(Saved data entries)
---

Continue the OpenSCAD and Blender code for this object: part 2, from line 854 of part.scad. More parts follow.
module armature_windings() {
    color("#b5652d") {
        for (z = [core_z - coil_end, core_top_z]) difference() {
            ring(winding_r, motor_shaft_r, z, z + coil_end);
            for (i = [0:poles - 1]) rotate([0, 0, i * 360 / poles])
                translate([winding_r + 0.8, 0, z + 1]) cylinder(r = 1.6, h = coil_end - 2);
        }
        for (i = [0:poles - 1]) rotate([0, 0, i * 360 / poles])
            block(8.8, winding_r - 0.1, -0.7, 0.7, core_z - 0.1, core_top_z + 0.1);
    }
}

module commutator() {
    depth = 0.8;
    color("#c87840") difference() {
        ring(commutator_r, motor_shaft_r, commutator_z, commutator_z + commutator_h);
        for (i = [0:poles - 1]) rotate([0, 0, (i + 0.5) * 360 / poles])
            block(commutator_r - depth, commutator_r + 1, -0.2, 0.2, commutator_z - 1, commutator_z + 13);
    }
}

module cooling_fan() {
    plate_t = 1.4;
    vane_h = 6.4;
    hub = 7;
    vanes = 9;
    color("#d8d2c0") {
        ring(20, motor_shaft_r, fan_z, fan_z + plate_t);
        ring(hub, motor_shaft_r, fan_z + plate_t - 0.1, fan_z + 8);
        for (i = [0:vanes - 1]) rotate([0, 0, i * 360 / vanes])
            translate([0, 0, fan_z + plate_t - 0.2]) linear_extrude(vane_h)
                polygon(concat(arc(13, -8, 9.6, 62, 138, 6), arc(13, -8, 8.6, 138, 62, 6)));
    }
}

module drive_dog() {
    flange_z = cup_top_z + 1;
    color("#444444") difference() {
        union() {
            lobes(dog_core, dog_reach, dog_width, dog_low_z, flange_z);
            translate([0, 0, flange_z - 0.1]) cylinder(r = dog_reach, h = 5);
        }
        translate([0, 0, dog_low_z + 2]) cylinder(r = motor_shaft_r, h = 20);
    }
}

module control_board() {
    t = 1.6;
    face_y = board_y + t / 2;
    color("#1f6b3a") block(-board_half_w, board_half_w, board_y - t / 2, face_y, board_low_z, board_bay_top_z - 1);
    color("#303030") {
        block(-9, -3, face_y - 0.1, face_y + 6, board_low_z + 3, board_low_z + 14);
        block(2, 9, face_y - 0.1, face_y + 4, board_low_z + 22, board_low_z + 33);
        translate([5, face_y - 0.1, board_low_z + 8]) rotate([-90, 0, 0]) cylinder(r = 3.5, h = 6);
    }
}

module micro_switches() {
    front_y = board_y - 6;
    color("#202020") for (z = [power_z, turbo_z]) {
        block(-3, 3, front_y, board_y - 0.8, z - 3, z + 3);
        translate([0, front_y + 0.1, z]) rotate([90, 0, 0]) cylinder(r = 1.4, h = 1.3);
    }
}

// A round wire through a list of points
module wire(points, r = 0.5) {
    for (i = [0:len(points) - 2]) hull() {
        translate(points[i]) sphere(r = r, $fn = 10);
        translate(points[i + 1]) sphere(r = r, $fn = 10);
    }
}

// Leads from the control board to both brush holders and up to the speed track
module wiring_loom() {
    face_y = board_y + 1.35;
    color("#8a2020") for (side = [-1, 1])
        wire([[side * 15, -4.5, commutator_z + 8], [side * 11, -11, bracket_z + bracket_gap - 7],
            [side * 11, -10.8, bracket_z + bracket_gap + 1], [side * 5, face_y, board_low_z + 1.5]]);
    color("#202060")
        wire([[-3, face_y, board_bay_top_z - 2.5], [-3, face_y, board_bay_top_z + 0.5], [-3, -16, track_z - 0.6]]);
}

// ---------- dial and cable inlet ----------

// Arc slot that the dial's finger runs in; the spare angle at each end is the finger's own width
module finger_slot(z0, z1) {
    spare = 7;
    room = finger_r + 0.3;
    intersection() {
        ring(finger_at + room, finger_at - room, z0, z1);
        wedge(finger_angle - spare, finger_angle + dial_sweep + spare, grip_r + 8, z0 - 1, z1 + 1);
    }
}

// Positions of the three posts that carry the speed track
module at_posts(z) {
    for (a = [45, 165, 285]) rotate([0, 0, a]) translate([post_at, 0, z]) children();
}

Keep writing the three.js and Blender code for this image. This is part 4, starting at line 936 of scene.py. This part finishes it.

---

Written request:
Using the data above, print every record exactly as shown.

Solved exercise:
Continue the OpenSCAD and Blender code for this object: part 2, from line 854 of part.scad. More parts follow.
module armature_windings() {
    color("#b5652d") {
        for (z = [core_z - coil_end, core_top_z]) difference() {
            ring(winding_r, motor_shaft_r, z, z + coil_end);
            for (i = [0:poles - 1]) rotate([0, 0, i * 360 / poles])
                translate([winding_r + 0.8, 0, z + 1]) cylinder(r = 1.6, h = coil_end - 2);
        }
        for (i = [0:poles - 1]) rotate([0, 0, i * 360 / poles])
            block(8.8, winding_r - 0.1, -0.7, 0.7, core_z - 0.1, core_top_z + 0.1);
    }
}

module commutator() {
    depth = 0.8;
    color("#c87840") difference() {
        ring(commutator_r, motor_shaft_r, commutator_z, commutator_z + commutator_h);
        for (i = [0:poles - 1]) rotate([0, 0, (i + 0.5) * 360 / poles])
            block(commutator_r - depth, commutator_r + 1, -0.2, 0.2, commutator_z - 1, commutator_z + 13);
    }
}

module cooling_fan() {
    plate_t = 1.4;
    vane_h = 6.4;
    hub = 7;
    vanes = 9;
    color("#d8d2c0") {
        ring(20, motor_shaft_r, fan_z, fan_z + plate_t);
        ring(hub, motor_shaft_r, fan_z + plate_t - 0.1, fan_z + 8);
        for (i = [0:vanes - 1]) rotate([0, 0, i * 360 / vanes])
            translate([0, 0, fan_z + plate_t - 0.2]) linear_extrude(vane_h)
                polygon(concat(arc(13, -8, 9.6, 62, 138, 6), arc(13, -8, 8.6, 138, 62, 6)));
    }
}

module drive_dog() {
    flange_z = cup_top_z + 1;
    color("#444444") difference() {
        union() {
            lobes(dog_core, dog_reach, dog_width, dog_low_z, flange_z);
            translate([0, 0, flange_z - 0.1]) cylinder(r = dog_reach, h = 5);
        }
        translate([0, 0, dog_low_z + 2]) cylinder(r = motor_shaft_r, h = 20);
    }
}

module control_board() {
    t = 1.6;
    face_y = board_y + t / 2;
    color("#1f6b3a") block(-board_half_w, board_half_w, board_y - t / 2, face_y, board_low_z, board_bay_top_z - 1);
    color("#303030") {
        block(-9, -3, face_y - 0.1, face_y + 6, board_low_z + 3, board_low_z + 14);
        block(2, 9, face_y - 0.1, face_y + 4, board_low_z + 22, board_low_z + 33);
        translate([5, face_y - 0.1, board_low_z + 8]) rotate([-90, 0, 0]) cylinder(r = 3.5, h = 6);
    }
}

module micro_switches() {
    front_y = board_y - 6;
    color("#202020") for (z = [power_z, turbo_z]) {
        block(-3, 3, front_y, board_y - 0.8, z - 3, z + 3);
        translate([0, front_y + 0.1, z]) rotate([90, 0, 0]) cylinder(r = 1.4, h = 1.3);
    }
}

// A round wire through a list of points
module wire(points, r = 0.5) {
    for (i = [0:len(points) - 2]) hull() {
        translate(points[i]) sphere(r = r, $fn = 10);
        translate(points[i + 1]) sphere(r = r, $fn = 10);
    }
}

// Leads from the control board to both brush holders and up to the speed track
module wiring_loom() {
    face_y = board_y + 1.35;
    color("#8a2020") for (side = [-1, 1])
        wire([[side * 15, -4.5, commutator_z + 8], [side * 11, -11, bracket_z + bracket_gap - 7],
            [side * 11, -10.8, bracket_z + bracket_gap + 1], [side * 5, face_y, board_low_z + 1.5]]);
    color("#202060")
        wire([[-3, face_y, board_bay_top_z - 2.5], [-3, face_y, board_bay_top_z + 0.5], [-3, -16, track_z - 0.6]]);
}

// ---------- dial and cable inlet ----------

// Arc slot that the dial's finger runs in; the spare angle at each end is the finger's own width
module finger_slot(z0, z1) {
    spare = 7;
    room = finger_r + 0.3;
    intersection() {
        ring(finger_at + room, finger_at - room, z0, z1);
        wedge(finger_angle - spare, finger_angle + dial_sweep + spare, grip_r + 8, z0 - 1, z1 + 1);
    }
}

// Positions of the three posts that carry the speed track
module at_posts(z) {
    for (a = [45, 165, 285]) rotate([0, 0, a]) translate([post_at, 0, z]) children();
}

Keep writing the three.js and Blender code for this image. This is part 4, starting at line 936 of scene.py. This part finishes it.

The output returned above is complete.